> **Your objective**:
Print the entire listing. Each line must match the original exactly.

==========

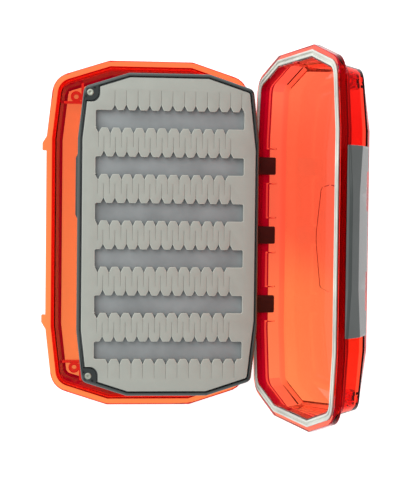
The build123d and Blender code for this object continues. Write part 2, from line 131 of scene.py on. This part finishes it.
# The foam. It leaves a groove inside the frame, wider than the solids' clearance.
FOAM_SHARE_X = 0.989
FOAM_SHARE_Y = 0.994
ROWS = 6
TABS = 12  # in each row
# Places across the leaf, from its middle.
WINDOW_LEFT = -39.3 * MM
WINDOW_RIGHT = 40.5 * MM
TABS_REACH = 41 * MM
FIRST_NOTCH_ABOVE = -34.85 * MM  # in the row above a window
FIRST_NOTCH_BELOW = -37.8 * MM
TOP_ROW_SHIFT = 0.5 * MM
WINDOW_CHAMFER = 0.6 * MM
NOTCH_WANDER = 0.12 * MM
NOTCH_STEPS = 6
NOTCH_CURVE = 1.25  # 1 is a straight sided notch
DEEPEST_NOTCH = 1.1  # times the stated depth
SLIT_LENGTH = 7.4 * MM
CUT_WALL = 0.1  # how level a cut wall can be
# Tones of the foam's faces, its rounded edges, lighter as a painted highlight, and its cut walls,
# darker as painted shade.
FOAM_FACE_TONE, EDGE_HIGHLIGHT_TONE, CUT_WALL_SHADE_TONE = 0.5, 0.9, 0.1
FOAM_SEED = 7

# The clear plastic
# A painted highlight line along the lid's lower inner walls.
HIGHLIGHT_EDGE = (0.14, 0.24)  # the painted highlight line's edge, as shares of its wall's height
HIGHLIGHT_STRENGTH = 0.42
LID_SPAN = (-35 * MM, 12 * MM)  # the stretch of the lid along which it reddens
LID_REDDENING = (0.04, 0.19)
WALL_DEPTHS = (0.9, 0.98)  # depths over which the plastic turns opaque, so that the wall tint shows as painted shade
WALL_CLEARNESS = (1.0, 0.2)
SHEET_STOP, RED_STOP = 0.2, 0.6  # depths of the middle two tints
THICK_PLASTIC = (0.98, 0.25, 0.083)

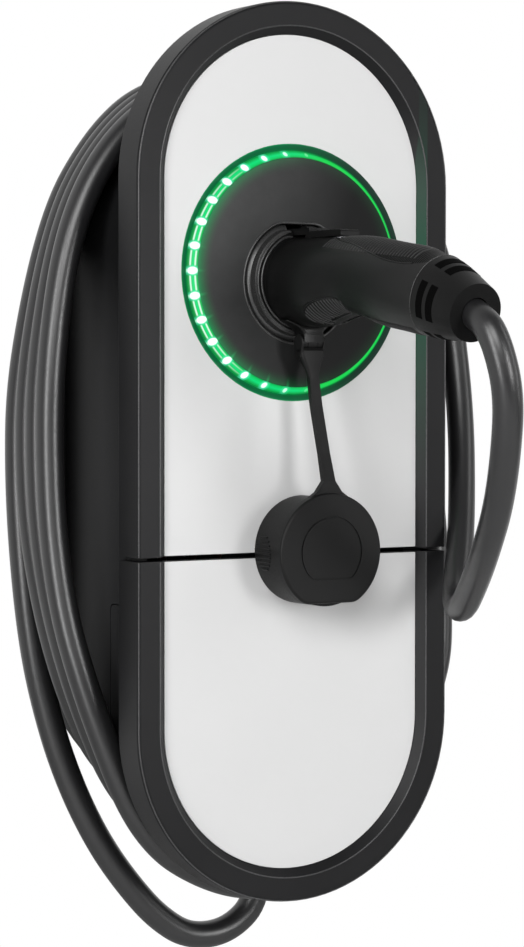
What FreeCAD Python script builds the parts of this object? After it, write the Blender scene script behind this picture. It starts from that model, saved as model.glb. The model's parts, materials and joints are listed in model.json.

==========

> **Problem solution**:
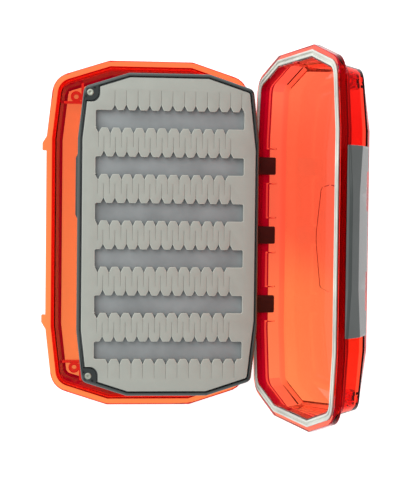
The build123d and Blender code for this object continues. Write part 2, from line 131 of scene.py on. This part finishes it.
# The foam. It leaves a groove inside the frame, wider than the solids' clearance.
FOAM_SHARE_X = 0.989
FOAM_SHARE_Y = 0.994
ROWS = 6
TABS = 12  # in each row
# Places across the leaf, from its middle.
WINDOW_LEFT = -39.3 * MM
WINDOW_RIGHT = 40.5 * MM
TABS_REACH = 41 * MM
FIRST_NOTCH_ABOVE = -34.85 * MM  # in the row above a window
FIRST_NOTCH_BELOW = -37.8 * MM
TOP_ROW_SHIFT = 0.5 * MM
WINDOW_CHAMFER = 0.6 * MM
NOTCH_WANDER = 0.12 * MM
NOTCH_STEPS = 6
NOTCH_CURVE = 1.25  # 1 is a straight sided notch
DEEPEST_NOTCH = 1.1  # times the stated depth
SLIT_LENGTH = 7.4 * MM
CUT_WALL = 0.1  # how level a cut wall can be
# Tones of the foam's faces, its rounded edges, lighter as a painted highlight, and its cut walls,
# darker as painted shade.
FOAM_FACE_TONE, EDGE_HIGHLIGHT_TONE, CUT_WALL_SHADE_TONE = 0.5, 0.9, 0.1
FOAM_SEED = 7

# The clear plastic
# A painted highlight line along the lid's lower inner walls.
HIGHLIGHT_EDGE = (0.14, 0.24)  # the painted highlight line's edge, as shares of its wall's height
HIGHLIGHT_STRENGTH = 0.42
LID_SPAN = (-35 * MM, 12 * MM)  # the stretch of the lid along which it reddens
LID_REDDENING = (0.04, 0.19)
WALL_DEPTHS = (0.9, 0.98)  # depths over which the plastic turns opaque, so that the wall tint shows as painted shade
WALL_CLEARNESS = (1.0, 0.2)
SHEET_STOP, RED_STOP = 0.2, 0.6  # depths of the middle two tints
THICK_PLASTIC = (0.98, 0.25, 0.083)

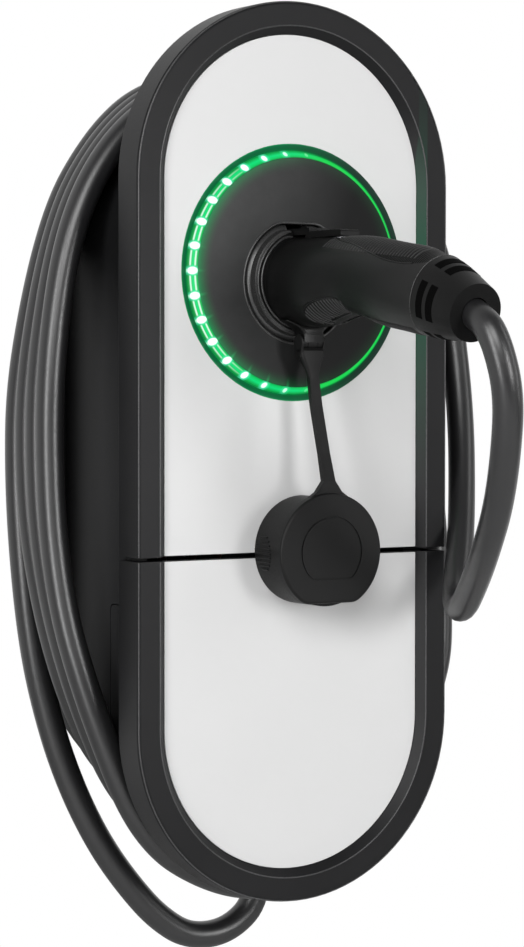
What FreeCAD Python script builds the parts of this object? After it, write the Blender scene script behind this picture. It starts from that model, saved as model.glb. The model's parts, materials and joints are listed in model.json.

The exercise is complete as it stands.